The plot itself, while it works, is not very convincing either. I found it unrealistic in places. Such as why leave a defenceless wizard guarding valuable things? Later in the book, Markowski receives some unexpected help from someone and then begins giving that person confidential information about the case. It’s required to move the plot forward, or even have one in the first place, but it does feel choppy and forced.

Overall, I'm afraid Hard Spell does not work for me. While there are positives to it, the negatives outweigh them. Although it is far from a terrible book, I would not recommend you place it high on your reading list. There are just too many better books out there.

Hard Spell weighs in at 416 pages and is published by Angry Robot.

Recommendation: don't read


  1. I disagree!
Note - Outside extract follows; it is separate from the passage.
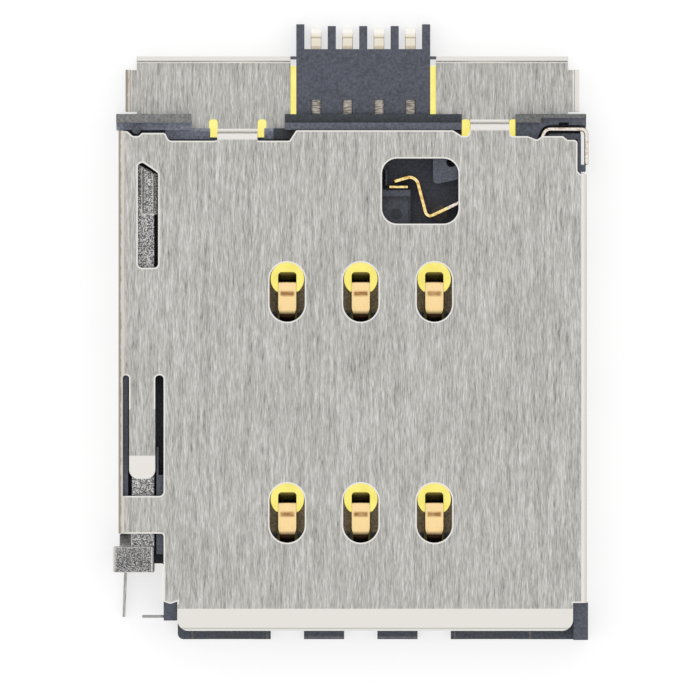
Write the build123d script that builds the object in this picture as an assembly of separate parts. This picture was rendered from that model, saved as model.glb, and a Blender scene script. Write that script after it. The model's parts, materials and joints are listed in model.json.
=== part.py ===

I really liked the book. I know it's not a classic or anything, and for the most part it is similar to most other books in the "Urban Fantasy" genre, but I thought it was a refreshing change for the lead to be human, struggling against supernaturals, rather than fighting magic with magic.

    I say worth a read!

  2. If you liked Hard Spell you might like 'Black Magic Woman' by the same author. This is also a story about a hard boiled human detective in a Occult Crime Unit. Published in 2009, but still available on Amazon.